[start SUPPLIED ENTRIES]

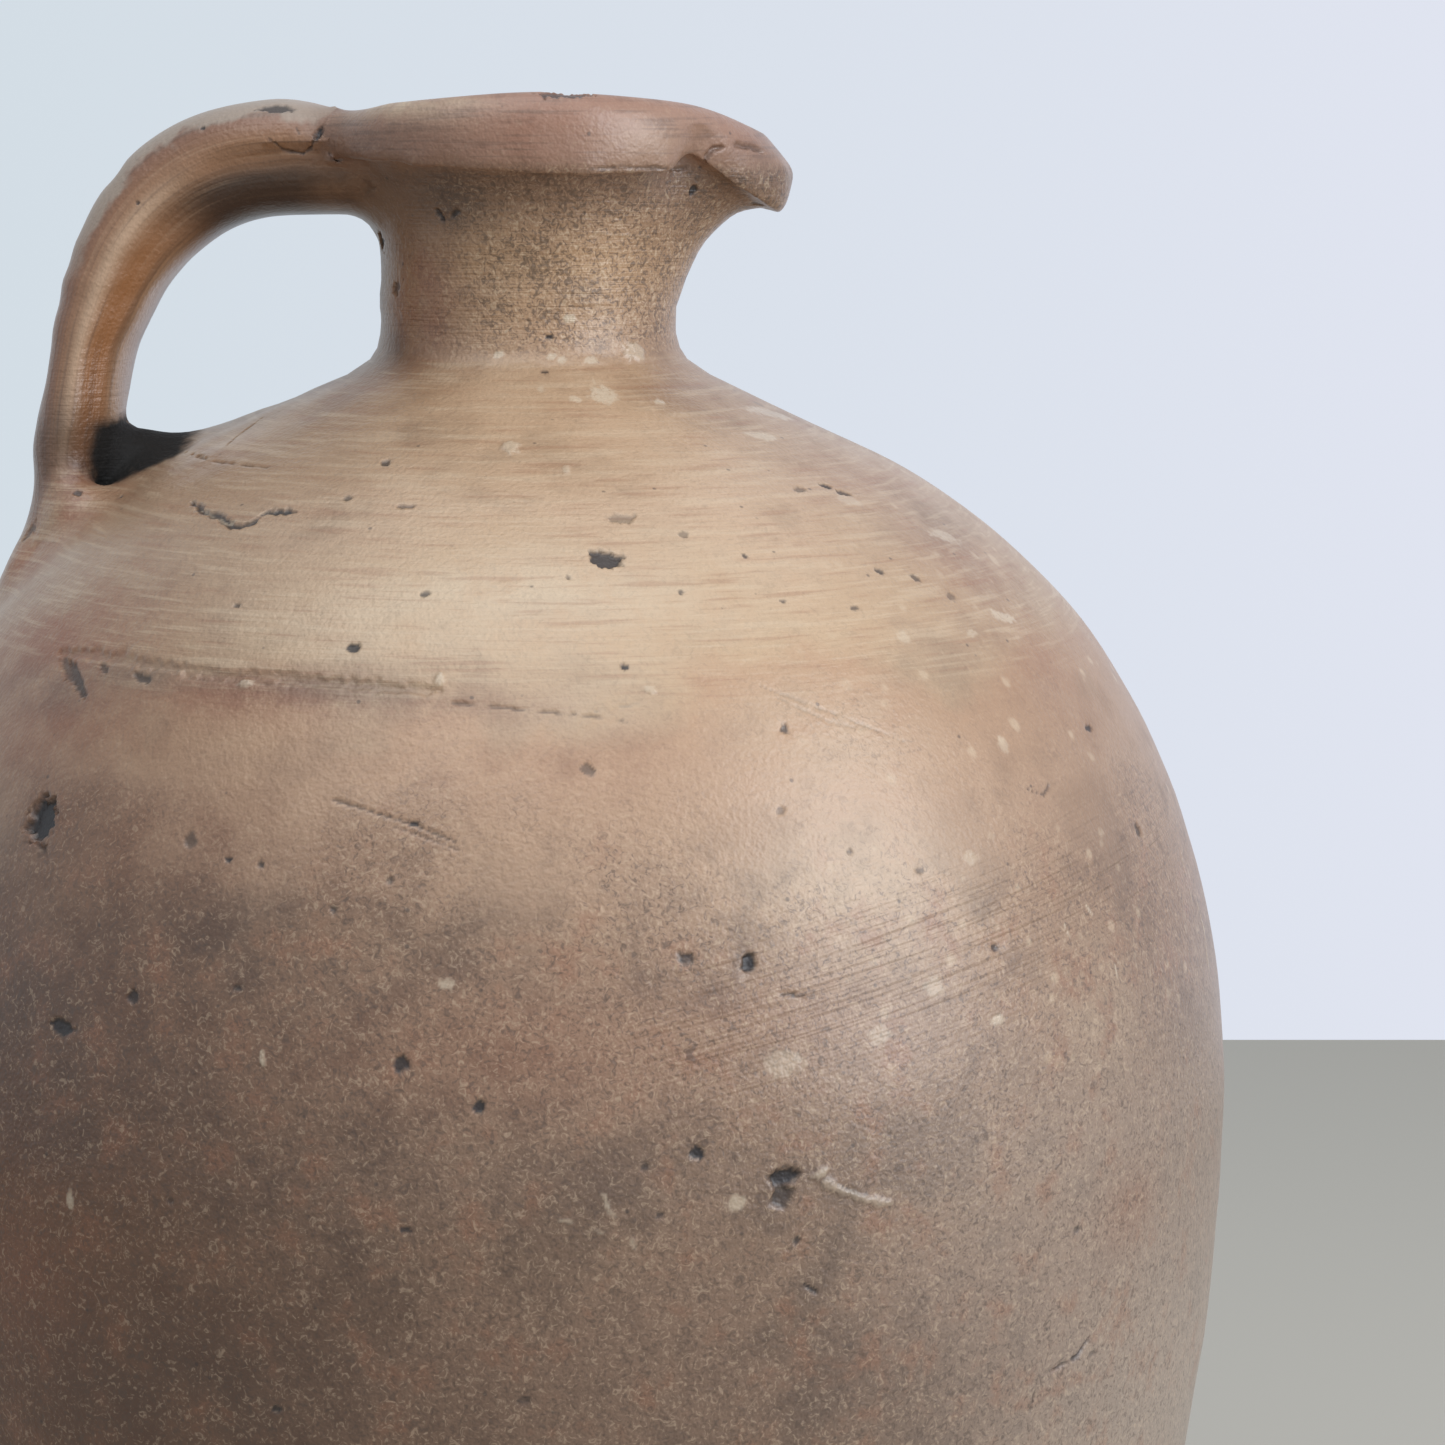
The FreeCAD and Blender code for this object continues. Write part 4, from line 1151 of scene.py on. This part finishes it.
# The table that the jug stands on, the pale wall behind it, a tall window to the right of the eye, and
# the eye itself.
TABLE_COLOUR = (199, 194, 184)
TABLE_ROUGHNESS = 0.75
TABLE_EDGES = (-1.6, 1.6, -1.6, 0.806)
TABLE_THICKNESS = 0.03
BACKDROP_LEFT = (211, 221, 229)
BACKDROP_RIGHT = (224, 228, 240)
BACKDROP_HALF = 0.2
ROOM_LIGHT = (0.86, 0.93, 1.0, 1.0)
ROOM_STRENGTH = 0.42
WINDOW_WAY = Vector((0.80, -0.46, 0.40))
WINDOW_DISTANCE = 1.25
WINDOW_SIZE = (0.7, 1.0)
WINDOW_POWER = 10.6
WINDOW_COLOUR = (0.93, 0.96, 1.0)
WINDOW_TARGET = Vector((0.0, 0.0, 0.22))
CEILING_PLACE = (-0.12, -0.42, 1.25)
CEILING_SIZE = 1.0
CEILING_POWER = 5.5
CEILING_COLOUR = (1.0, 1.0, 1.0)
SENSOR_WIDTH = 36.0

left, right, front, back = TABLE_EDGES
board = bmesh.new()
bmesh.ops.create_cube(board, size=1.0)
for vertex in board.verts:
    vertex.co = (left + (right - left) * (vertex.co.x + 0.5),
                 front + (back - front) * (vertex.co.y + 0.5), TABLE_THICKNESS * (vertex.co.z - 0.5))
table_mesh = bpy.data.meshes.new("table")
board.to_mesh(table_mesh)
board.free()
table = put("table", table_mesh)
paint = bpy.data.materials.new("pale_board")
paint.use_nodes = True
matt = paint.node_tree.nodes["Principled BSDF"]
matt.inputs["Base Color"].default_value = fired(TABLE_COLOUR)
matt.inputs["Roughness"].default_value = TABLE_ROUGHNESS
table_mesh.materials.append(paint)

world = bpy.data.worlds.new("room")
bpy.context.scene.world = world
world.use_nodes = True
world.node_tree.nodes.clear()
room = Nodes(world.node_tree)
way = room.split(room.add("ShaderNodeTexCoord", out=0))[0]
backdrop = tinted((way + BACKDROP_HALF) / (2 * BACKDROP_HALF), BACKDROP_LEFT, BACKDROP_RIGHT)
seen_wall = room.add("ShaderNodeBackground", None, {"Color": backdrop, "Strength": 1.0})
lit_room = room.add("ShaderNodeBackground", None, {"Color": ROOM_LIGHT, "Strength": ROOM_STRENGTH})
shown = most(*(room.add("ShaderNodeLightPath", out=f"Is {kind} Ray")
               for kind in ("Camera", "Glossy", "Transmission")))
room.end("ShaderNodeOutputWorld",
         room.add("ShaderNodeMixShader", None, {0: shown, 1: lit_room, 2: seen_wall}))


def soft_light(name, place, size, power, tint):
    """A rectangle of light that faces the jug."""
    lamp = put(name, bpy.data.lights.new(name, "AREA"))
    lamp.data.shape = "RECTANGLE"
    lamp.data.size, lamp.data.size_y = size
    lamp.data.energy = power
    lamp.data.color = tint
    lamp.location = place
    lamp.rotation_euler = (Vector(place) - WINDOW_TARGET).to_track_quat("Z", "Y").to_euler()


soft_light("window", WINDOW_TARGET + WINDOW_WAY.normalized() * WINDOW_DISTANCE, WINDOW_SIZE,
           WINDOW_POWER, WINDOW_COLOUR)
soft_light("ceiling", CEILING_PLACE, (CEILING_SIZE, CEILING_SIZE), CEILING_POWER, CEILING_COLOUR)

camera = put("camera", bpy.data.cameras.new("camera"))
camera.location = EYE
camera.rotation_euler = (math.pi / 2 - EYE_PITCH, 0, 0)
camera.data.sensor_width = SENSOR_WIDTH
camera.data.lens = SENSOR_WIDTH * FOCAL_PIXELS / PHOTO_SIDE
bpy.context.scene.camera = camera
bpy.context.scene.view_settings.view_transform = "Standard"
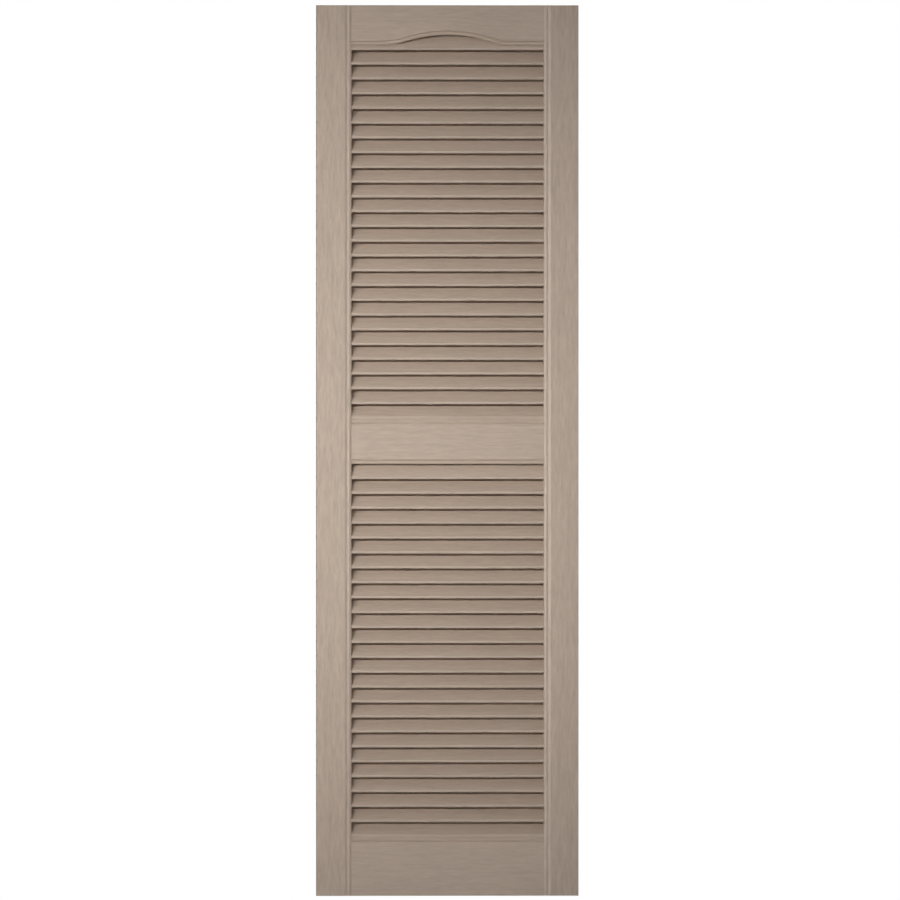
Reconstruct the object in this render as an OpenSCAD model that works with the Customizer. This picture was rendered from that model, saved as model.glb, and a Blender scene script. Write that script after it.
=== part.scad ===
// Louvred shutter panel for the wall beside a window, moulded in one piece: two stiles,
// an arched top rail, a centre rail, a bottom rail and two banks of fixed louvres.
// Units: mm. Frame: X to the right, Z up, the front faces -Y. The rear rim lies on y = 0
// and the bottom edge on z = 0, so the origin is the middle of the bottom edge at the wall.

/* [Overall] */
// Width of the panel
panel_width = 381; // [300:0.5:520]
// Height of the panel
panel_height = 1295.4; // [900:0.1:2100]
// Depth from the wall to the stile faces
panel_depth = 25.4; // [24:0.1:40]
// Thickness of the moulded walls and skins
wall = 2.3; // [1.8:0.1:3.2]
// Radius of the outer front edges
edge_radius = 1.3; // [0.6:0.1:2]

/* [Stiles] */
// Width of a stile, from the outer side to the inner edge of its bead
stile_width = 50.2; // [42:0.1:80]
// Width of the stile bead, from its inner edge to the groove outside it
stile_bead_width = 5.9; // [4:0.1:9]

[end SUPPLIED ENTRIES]

AIM:
Begin at the first line of the records above and quote every line verbatim through the one that contains "SENSOR_WIDTH = 36.0".

EXERCISE RESULT:
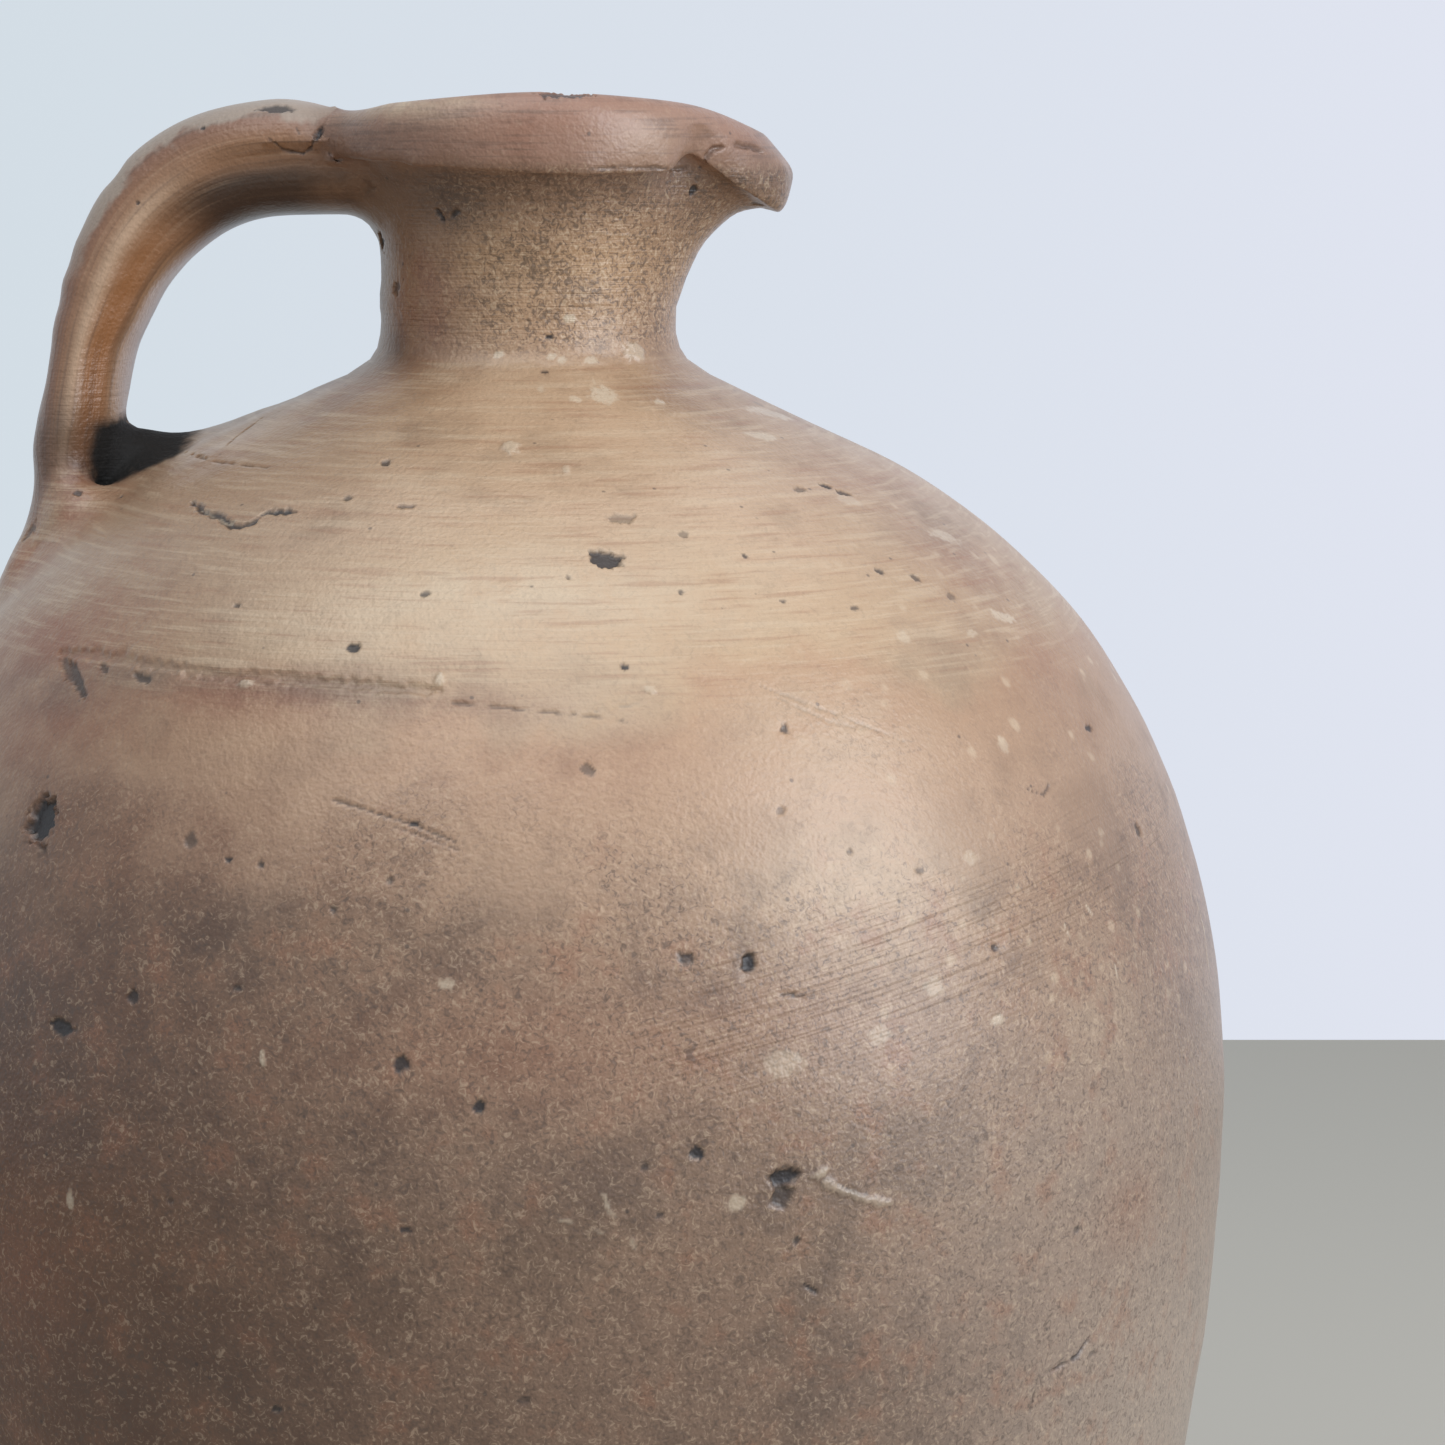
The FreeCAD and Blender code for this object continues. Write part 4, from line 1151 of scene.py on. This part finishes it.
# The table that the jug stands on, the pale wall behind it, a tall window to the right of the eye, and
# the eye itself.
TABLE_COLOUR = (199, 194, 184)
TABLE_ROUGHNESS = 0.75
TABLE_EDGES = (-1.6, 1.6, -1.6, 0.806)
TABLE_THICKNESS = 0.03
BACKDROP_LEFT = (211, 221, 229)
BACKDROP_RIGHT = (224, 228, 240)
BACKDROP_HALF = 0.2
ROOM_LIGHT = (0.86, 0.93, 1.0, 1.0)
ROOM_STRENGTH = 0.42
WINDOW_WAY = Vector((0.80, -0.46, 0.40))
WINDOW_DISTANCE = 1.25
WINDOW_SIZE = (0.7, 1.0)
WINDOW_POWER = 10.6
WINDOW_COLOUR = (0.93, 0.96, 1.0)
WINDOW_TARGET = Vector((0.0, 0.0, 0.22))
CEILING_PLACE = (-0.12, -0.42, 1.25)
CEILING_SIZE = 1.0
CEILING_POWER = 5.5
CEILING_COLOUR = (1.0, 1.0, 1.0)
SENSOR_WIDTH = 36.0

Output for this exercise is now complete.